Digital surgery for gastroenterological diseases

Abstract

Advances in machine learning, computer vision and artificial intelligence methods, in combination with those in processing and cloud computing capability, portend the advent of true decision support during interventions in real-time and soon perhaps in automated surgical steps. Such capability, deployed alongside technology intraoperatively, is termed digital surgery and can be delivered without the need for high-end capital robotic investment. An area close to clinical usefulness right now harnesses advances in near infrared endolaparoscopy and fluorescence guidance for tissue characterisation through the use of biophysics-inspired algorithms. This represents a potential synergistic methodology for the deep learning methods currently advancing in ophthalmology, radiology, and recently gastroenterology via colonoscopy. As databanks of more general surgical videos are created, greater analytic insights can be derived across the operative spectrum of gastroenterological disease and operations (including instrumentation and operative step sequencing and recognition, followed over time by surgeon and instrument performance assessment) and linked to value-based outcomes. However, issues of legality, ethics and even morality need consideration, as do the limiting effects of monopolies, cartels and isolated data silos. Furthermore, the role of the surgeon, surgical societies and healthcare institutions in this evolving field needs active deliberation, as the default risks relegation to bystander or passive recipient. This editorial provides insight into this accelerating field by illuminating the near-future and next decade evolutionary steps towards widespread clinical integration for patient and societal benefit.

Keywords: Artificial intelligence; Biophysics; Deep learning; Digital surgery; Fluorescence-guided surgery; Gastrointestinal disease.

Figure 1

Digital surgery in action–real-time discrimination of tissue nature using fluorescence imaging and artificial intelligence.
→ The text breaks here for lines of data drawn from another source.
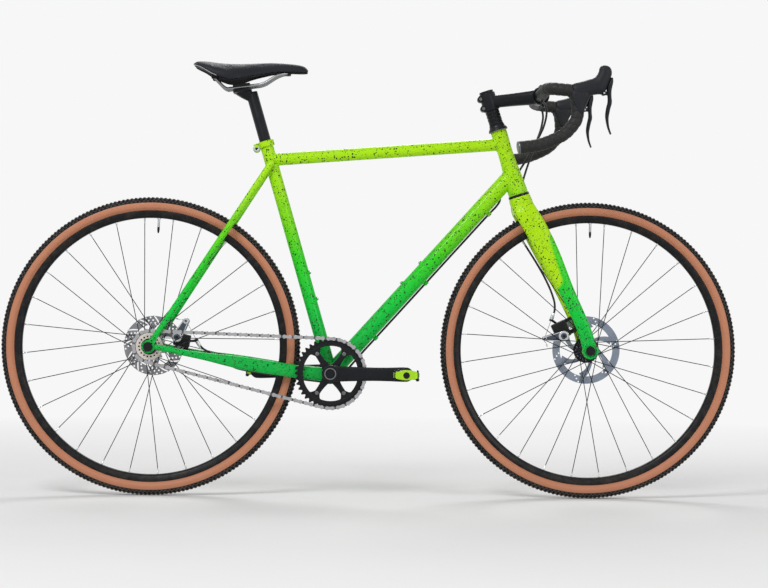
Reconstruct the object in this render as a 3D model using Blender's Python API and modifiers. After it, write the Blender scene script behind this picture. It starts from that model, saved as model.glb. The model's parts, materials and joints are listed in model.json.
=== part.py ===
"""Cyclocross bicycle with drop bars, cable disc brakes and a single-speed drive.

Metres. +X is forward, +Z is up and the drive side is -Y. The origin lies on the ground, midway between the axles.
"""

import math

import bmesh
import bpy
from mathutils import Matrix, Vector

for old in list(bpy.data.objects):
    bpy.data.objects.remove(old, do_unlink=True)

# Fits
GAP = 0.0003  # clearance between two pieces that touch
RUNNING_GAP = 0.0005  # clearance between a shaft and what turns on it

# Wheels
WHEELBASE = 1.0230
TYRE_RADIUS = 0.3480
TYRE_WIDTH = 0.0350
TYRE_WALL = 0.0026
RIM_RADIUS = 0.3165
RIM_DEPTH = 0.0175
RIM_WIDTH = 0.0240
SPOKE_COUNT = 28
SPOKE_RADIUS = 0.0010
SPOKE_CROSSINGS = 3
FLANGE_RADIUS = 0.0225
FLANGE_THICKNESS = 0.0034
HUB_BARREL_RADIUS = 0.0125
HUB_END_RADIUS = 0.0115
FRONT_HUB_WIDTH = 0.1000
REAR_HUB_WIDTH = 0.1420
FRONT_FLANGES = (-0.0310, 0.0220)
REAR_FLANGES = (-0.0190, 0.0350)
FRONT_AXLE_RADIUS = 0.0075
REAR_AXLE_RADIUS = 0.0060
AXLE_HEAD_RADIUS = 0.0110
AXLE_HEAD_LENGTH = 0.0050
VALVE_LENGTH = 0.0360
VALVE_RADIUS = 0.0030

# Disc brakes
FRONT_ROTOR_RADIUS = 0.0800
REAR_ROTOR_RADIUS = 0.0700
ROTOR_THICKNESS = 0.0018
ROTOR_BAND = 0.0145
ROTOR_CARRIER_RADIUS = 0.0215
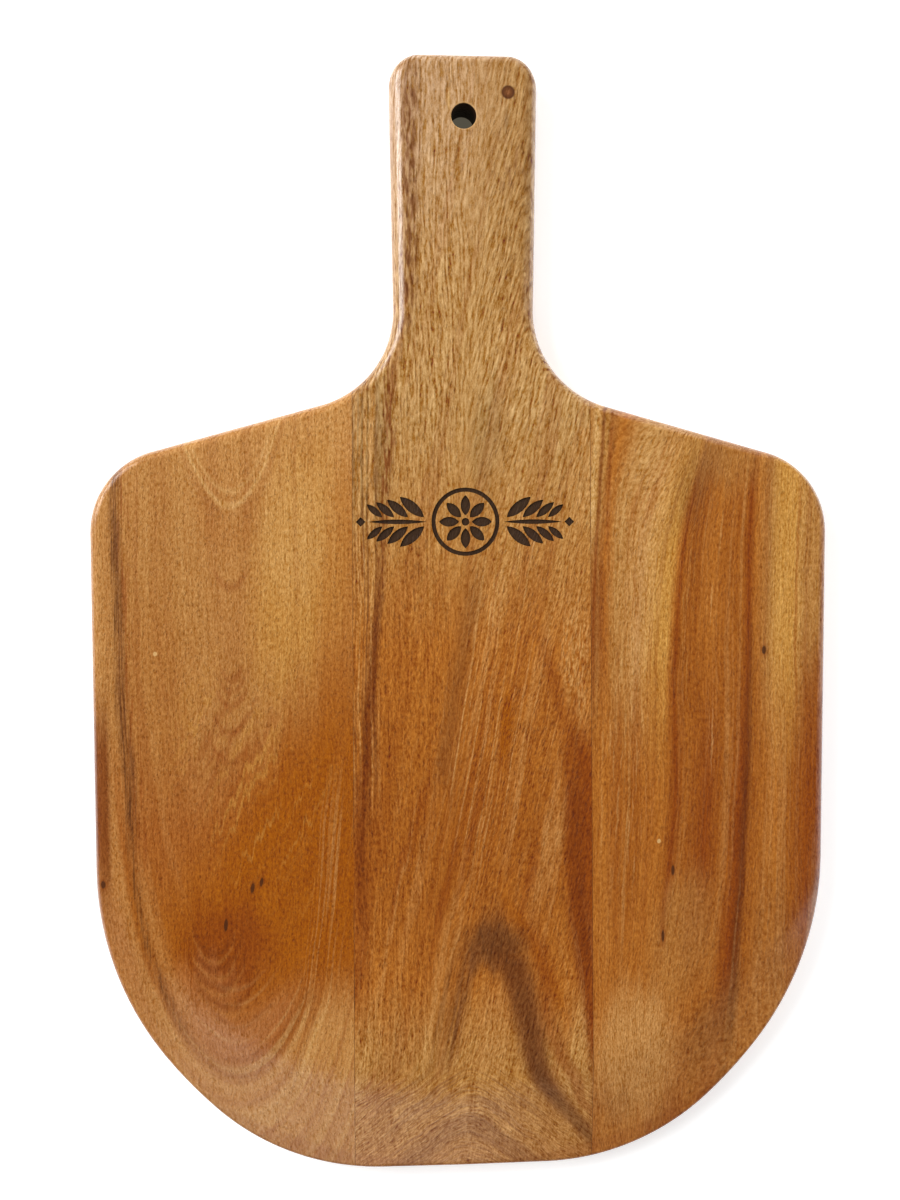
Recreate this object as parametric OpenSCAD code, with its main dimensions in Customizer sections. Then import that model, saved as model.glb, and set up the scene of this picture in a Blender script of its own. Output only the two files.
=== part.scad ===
// Pizza serving board: three wooden staves glued edge to edge. The middle stave
// runs on past the shoulders as a handle with a hanging hole. The board lies on
// its back: top face towards +Z, handle towards +Y, origin under its middle.

/* [Board] */
// Overall length, from the toe to the end of the handle
board_length = 463.5; // [450:0.5:490]
// Width across the blade
board_width = 305; // [290:1:330]
// Thickness of the wood
board_thickness = 16; // [14:0.5:20]
// Length of the blade, from the toe to the top of its straight sides
blade_length = 270; // [255:1:280]

/* [Handle] */
// Width of the handle at its end
handle_end_width = 61; // [56:0.5:68]
// How much each side of the handle runs in towards the neck, in degrees
handle_taper = 0.85; // [0:0.05:2]
// Radius of the two corners at the end of the handle
handle_corner_r = 12.5; // [9:0.5:18]
// Radius of the hollow between the handle and a shoulder
neck_hollow_r = 40.5; // [30:0.5:50]

/* [Shoulders] */
// Fall of a shoulder towards the side of the blade, in degrees
shoulder_fall = 15.5; // [12:0.5:18]
// Radius of the corner between a shoulder and the side of the blade
shoulder_corner_r = 34.5; // [25:0.5:45]

/* [Toe] */
// Radius of the curve that turns a side in towards the toe
toe_side_r = 131; // [115:1:140]
// Angle through which that curve turns, in degrees
toe_side_turn = 37; // [30:0.5:40]
// Radius of the flatter curve that follows it
toe_flank_r = 195; // [150:1:240]
// Angle through which the flatter curve turns, in degrees
toe_flank_turn = 9.5; // [6:0.5:14]
// Width of the straight tip of the toe
toe_tip_width = 71; // [40:1:90]
// Width of the tapered band on the top face, at the tip of the toe
toe_taper_width = 34.5; // [25:0.5:45]
// Radius of the curve where the tapered band leaves the flat top
toe_taper_r = 167; // [155:1:180]
// Fall of the tapered band, in degrees
toe_taper_fall = 8; // [4:0.5:9]

/* [Edges] */
// Rounding of the top edge along the sides of the handle
round_handle = 7; // [4:0.5:7.5]
// Rounding of the top edge at the end of the handle
round_end = 4; // [2:0.5:7]
// Rounding of the top edge along the shoulders and the sides of the blade
round_blade = 4; // [2:0.5:6]
// Rounding of the top edge at the tip of the toe
round_toe = 2; // [1:0.5:3]
// Rounding of the whole lower edge
round_under = 3; // [1.5:0.5:4]

/* [Hanging hole] */
// Diameter of the hanging hole
hole_d = 10; // [8:0.5:14]
// Distance from the end of the handle to the middle of the hole
hole_from_end = 25.2; // [20:0.1:40]
// Width of the small chamfer at both rims of the hole
hole_chamfer = 0.6; // [0.3:0.1:1.2]

/* [Staves] */
// Place of the left seam across the board, where it meets the shoulder
seam_left_at_shoulder = -45.9; // [-60:0.1:-42]
// Place of the left seam across the board, at the toe
seam_left_at_toe = -46.9; // [-60:0.1:-40]
// Place of the right seam across the board, where it meets the shoulder
seam_right_at_shoulder = 51.8; // [42:0.1:60]
// Place of the right seam across the board, at the toe
seam_right_at_toe = 54.4; // [40:0.1:62]
// Thickness of the cured glue in a seam
glue_line = 0.15; // [0.1:0.05:0.4]

/* [Hidden] */

// Facets of the hanging hole
$fn = 64;
// How far a cutting shape runs past the wood
overrun = 2;
// Least width of the rim between a rounded edge and the flat top
flat_rim = 0.5;

// Steps along each stretch of the outline, from the tip of the toe to the handle
tip_steps = 5;
toe_steps = 12;
flank_steps = 3;
corner_steps = 10;
side_steps = 4;
shoulder_steps = 10;
slope_steps = 2;
neck_steps = 12;
grip_steps = 3;
end_steps = 12;
// Steps of the rounded lower and upper edges
under_steps = 4;
round_steps = 5;

// Levels along the board
half_width = board_width / 2;
toe_y = -board_length / 2;
end_y = board_length / 2;
side_top_y = toe_y + blade_length;
hole_y = end_y - hole_from_end;

// The toe: three curves that turn a quarter from the side to the straight tip
flank_angle = toe_side_turn + toe_flank_turn;
toe_side_in = toe_side_r * (1 - cos(toe_side_turn));
toe_flank_in = toe_flank_r * (cos(toe_side_turn) - cos(flank_angle));
toe_tip_r = (half_width - toe_tip_width / 2 - toe_side_in - toe_flank_in) / cos(flank_angle);
toe_tip_c = [toe_tip_width / 2, toe_y + toe_tip_r];
toe_flank_c = toe_tip_c + (toe_tip_r - toe_flank_r) * ray(-flank_angle);
toe_side_c = toe_flank_c + (toe_flank_r - toe_side_r) * ray(-toe_side_turn);
side_foot = [half_width, toe_side_c.y];

// The shoulder: a corner curve, then a straight slope
slope_angle = 90 - shoulder_fall;
shoulder_c = [half_width - shoulder_corner_r, side_top_y];
slope_foot = shoulder_c + shoulder_corner_r * ray(slope_angle);

// The neck hollow touches the slope and the side of the handle
grip_angle = -handle_taper;
slope_reach = slope_foot * ray(slope_angle) + neck_hollow_r;
grip_reach = [handle_end_width / 2, end_y] * ray(grip_angle) + neck_hollow_r;
neck_c = crossing(slope_angle, slope_reach, grip_angle, grip_reach);
slope_head = neck_c - neck_hollow_r * ray(slope_angle);
grip_foot = neck_c - neck_hollow_r * ray(grip_angle);

// The end corner touches the side of the handle and its end
end_c = crossing(grip_angle, grip_reach - neck_hollow_r - handle_corner_r, 90, end_y - handle_corner_r);

// The tapered band of the toe ends on a circle around this point
taper_c = [0, toe_y + toe_taper_width + toe_taper_r];

// Direction of an angle
function ray(angle) = [cos(angle), sin(angle)];

// Point that lies a given reach along two directions
function crossing(angle_a, reach_a, angle_b, reach_b) =
    let (turn = sin(angle_b - angle_a))
    [(reach_a * sin(angle_b) - reach_b * sin(angle_a)) / turn,
     (reach_b * cos(angle_a) - reach_a * cos(angle_b)) / turn];

// A station of the outline: [point, outward angle, rounding of its top edge]
function bow(centre, radius, from, to, steps, rounding) = [
    for (i = [1:steps])
        let (share = i / steps, angle = from + (to - from) * share)
        [centre + radius * ray(angle), angle, blend(rounding, share)]
];
function stretch(start, finish, angle, steps, rounding) = [
    for (i = [1:steps])
        [start + (finish - start) * i / steps, angle, rounding]
];
function blend(ends, share) = ends[0] + (ends[1] - ends[0]) * share;

// Right half of the outline, from the middle of the tip to the end corner
right_half = concat(
    [[[0, toe_y], -90, round_toe]],
    stretch([0, toe_y], [toe_tip_c.x, toe_y], -90, tip_steps, round_toe),
    bow(toe_tip_c, toe_tip_r, -90, -flank_angle, toe_steps, [round_toe, round_toe]),
    bow(toe_flank_c, toe_flank_r, -flank_angle, -toe_side_turn, flank_steps, [round_toe, round_toe]),
    bow(toe_side_c, toe_side_r, -toe_side_turn, 0, corner_steps, [round_toe, round_blade]),
    stretch(side_foot, [half_width, side_top_y], 0, side_steps, round_blade),
    bow(shoulder_c, shoulder_corner_r, 0, slope_angle, shoulder_steps, [round_blade, round_blade]),
    stretch(slope_foot, slope_head, slope_angle, slope_steps, round_blade),
    bow(neck_c, -neck_hollow_r, slope_angle, grip_angle, neck_steps, [round_blade, round_handle]),
    stretch(grip_foot, end_c + handle_corner_r * ray(grip_angle), grip_angle, grip_steps, round_handle),
    bow(end_c, handle_corner_r, grip_angle, 90, end_steps, [round_handle, round_end])
);
last = len(right_half) - 1;
outline = concat(
    right_half,
    [for (i = [last:-1:1]) let (s = right_half[i]) [[-s[0].x, s[0].y], 180 - s[1], s[2]]]
);
count = len(outline);

// Width of the tapered band at a station, measured square to the outline
function taper_width(station) =
    let (
        from_c = station[0] - taper_c,
        along = from_c * ray(station[1]),
        beyond = from_c * from_c - toe_taper_r * toe_taper_r
    )
    from_c.y < 0 && beyond > 0 ? along - sqrt(max(along * along - beyond, 0)) : 0;

// Profile of the edge at a station: [distance in from the outline, height]
function profile(station) =
    let (
        r = station[2],
        band = taper_width(station),
        crown = board_thickness - max(band - r, 0) * tan(toe_taper_fall)
    )
    concat(
        [for (i = [0:under_steps]) let (a = 90 * i / under_steps)
            [round_under * (1 - sin(a)), round_under * (1 - cos(a))]],
        [for (i = [0:round_steps]) let (a = 90 * i / round_steps)
            [r * (1 - cos(a)), crown - r * (1 - sin(a))]],
        [[max(band, r + flat_rim), board_thickness]]
    );
profiles = [for (station = outline) profile(station)];
rings = len(profiles[0]);

// Point number of ring j at station i
function at(j, i) = j * count + (i + count) % count;

// Solid board, before the hole and the seams
module blank() {
    places = [
        for (j = [0:rings - 1], i = [0:count - 1])
            let (p = outline[i][0] - profiles[i][j][0] * ray(outline[i][1]))
            [p.x, p.y, profiles[i][j][1]]
    ];
    walls = [
        for (j = [0:rings - 2], i = [0:count - 1])
            each [[at(j, i), at(j + 1, i), at(j + 1, i + 1)], [at(j, i), at(j + 1, i + 1), at(j, i + 1)]]
    ];
    top = rings - 1;
    roof = concat(
        [[at(top, 0), at(top, -1), at(top, 1)]],
        [for (i = [1:last - 1]) [at(top, -i), at(top, -i - 1), at(top, i + 1), at(top, i)]]
    );
    tip = tip_steps;
    base = concat(
        [concat([at(0, tip + 1)], [for (i = [-tip - 1:tip]) at(0, i)])],
        [for (i = [tip + 1:last - 1]) [at(0, i), at(0, i + 1), at(0, -i - 1), at(0, -i)]]
    );
    polyhedron(places, concat(walls, roof, base), convexity = 4);
}

// Part of the board between two seams, each given as [at the shoulder, at the toe]
module between(left, right) {
    low = toe_y - overrun;
    high = end_y + overrun;
    intersection() {
        blank();
        translate([0, 0, -overrun])
            linear_extrude(board_thickness + 2 * overrun)
                polygon([[seam_x(left, low), low], [seam_x(right, low), low],
                         [seam_x(right, high), high], [seam_x(left, high), high]]);
    }
}
function seam_x(seam, y) = seam[1] + (seam[0] - seam[1]) * (y - toe_y) / (slope_head.y - toe_y);

seam_left = [seam_left_at_shoulder, seam_left_at_toe];
seam_right = [seam_right_at_shoulder, seam_right_at_toe];
half_glue = [glue_line / 2, glue_line / 2];
outside = [half_width + overrun, half_width + overrun];

// Hanging hole with a small chamfer at both rims
module hanging_hole() {
    translate([0, hole_y, -overrun])
        cylinder(d = hole_d, h = board_thickness + 2 * overrun);
    for (face = [0, 1])
        translate([0, hole_y, face * board_thickness])
            mirror([0, 0, face])
                translate([0, 0, -hole_chamfer])
                    cylinder(r1 = hole_d / 2 + 2 * hole_chamfer, r2 = hole_d / 2, h = 2 * hole_chamfer);
}

module stave_left() {
    color([0.72, 0.49, 0.27])
        between(-outside, seam_left - half_glue);
}

module stave_centre() {
    color([0.78, 0.58, 0.36])
        difference() {
            between(seam_left + half_glue, seam_right - half_glue);
            hanging_hole();
        }
}

module stave_right() {
    color([0.69, 0.46, 0.27])
        between(seam_right + half_glue, outside);
}

module glue_line_left() {
    color([0.32, 0.2, 0.11])
        between(seam_left - half_glue, seam_left + half_glue);
}

module glue_line_right() {
    color([0.32, 0.2, 0.11])
        between(seam_right - half_glue, seam_right + half_glue);
}

stave_left();
stave_centre();
stave_right();
glue_line_left();
glue_line_right();
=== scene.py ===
"""Oiled wooden serving board: three staves, two glue lines, a cut ornament and a studio."""

import math

import bmesh
import bpy
from bpy.props import FloatProperty, FloatVectorProperty, IntProperty, PointerProperty
from bpy.types import Operator, Panel, PropertyGroup
from mathutils import Matrix, Vector


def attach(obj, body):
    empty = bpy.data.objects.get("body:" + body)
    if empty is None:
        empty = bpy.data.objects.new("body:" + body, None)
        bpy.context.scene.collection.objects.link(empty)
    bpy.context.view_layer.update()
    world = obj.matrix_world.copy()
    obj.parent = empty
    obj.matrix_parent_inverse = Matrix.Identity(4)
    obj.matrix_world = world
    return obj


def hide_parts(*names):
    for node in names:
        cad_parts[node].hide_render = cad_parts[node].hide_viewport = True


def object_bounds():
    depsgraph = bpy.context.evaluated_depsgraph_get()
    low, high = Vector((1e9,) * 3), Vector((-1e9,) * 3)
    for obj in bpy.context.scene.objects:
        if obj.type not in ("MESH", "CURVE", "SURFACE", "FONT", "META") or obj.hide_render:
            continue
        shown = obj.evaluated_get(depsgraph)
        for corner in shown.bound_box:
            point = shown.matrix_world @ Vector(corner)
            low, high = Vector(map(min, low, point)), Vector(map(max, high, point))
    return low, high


bl_info = {
    "name": "Serving board",
    "version": (1, 0, 0),
    "blender": (4, 5, 0),
    "location": "View3D > Sidebar > Board",
    "description": "Makes an oiled serving board of glued staves, with a cut ornament",
    "category": "Add Mesh",
}

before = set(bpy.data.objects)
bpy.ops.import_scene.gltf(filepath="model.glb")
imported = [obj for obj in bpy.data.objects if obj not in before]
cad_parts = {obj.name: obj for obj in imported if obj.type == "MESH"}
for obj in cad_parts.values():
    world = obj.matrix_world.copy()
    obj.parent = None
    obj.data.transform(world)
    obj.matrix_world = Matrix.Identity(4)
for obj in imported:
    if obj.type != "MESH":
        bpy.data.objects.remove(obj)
cad_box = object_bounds()

MM = 0.001
NEAR = 0.01 * MM
LENGTH = cad_box[1].y - cad_box[0].y
WIDTH = cad_box[1].x - cad_box[0].x
THICKNESS = cad_box[1].z - cad_box[0].z
TOE_Y = cad_box[0].y
END_Y = cad_box[1].y


def linear(code):
    """Linear colour of a six-digit code, as Blender's colour sockets take it."""
    shares = [int(code[i : i + 2], 16) / 255 for i in (0, 2, 4)]
    return tuple(s / 12.92 if s <= 0.04045 else ((s + 0.055) / 1.055) ** 2.4 for s in shares)


def length(label, text, millimetres):
    """A length property, given in millimetres and kept in metres."""
    return FloatProperty(name=label, description=text, default=millimetres * MM, unit="LENGTH", precision=4)


def angle(label, text, degrees):
    """An angle property, given in degrees."""
    return FloatProperty(name=label, description=text, default=math.radians(degrees), unit="ROTATION")


def number(label, text, value):
    """A plain number property."""
    return FloatProperty(name=label, description=text, default=value)


def colour(label, text, code):
    """A colour property, given as a six-digit code."""
    return FloatVectorProperty(
        name=label, description=text, default=linear(code), subtype="COLOR", size=3, min=0.0, max=1.0
    )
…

A: Transanal imaging of a rectal lesion using a Pinpoint (Novadaq, Mississauga, Canada; Stryker, Kalamazoo, MI, United States) near infrared imaging system; B: Following intravenous administration of indocyanine green (ICG) (0.25 mg/kg), fluorescence is observed within the lesion and surrounding tissue; C: In tandem with the ICG administration, regions of interest within healthy and unhealthy tissue (regions 0–3) are chosen by the surgeon for real-time assessment. Image tracking is performed using the visible light mode and light intensity readings extracted from the corresponding regions within the infrared spectrum video for each of these regions over time; D: Intensity profiles are subsequently fitted to biophysics-inspired artificial intelligence models of fluid movement in tissue to predict tissue nature with a binary outcome (healthy vs cancer) and a probability score (%).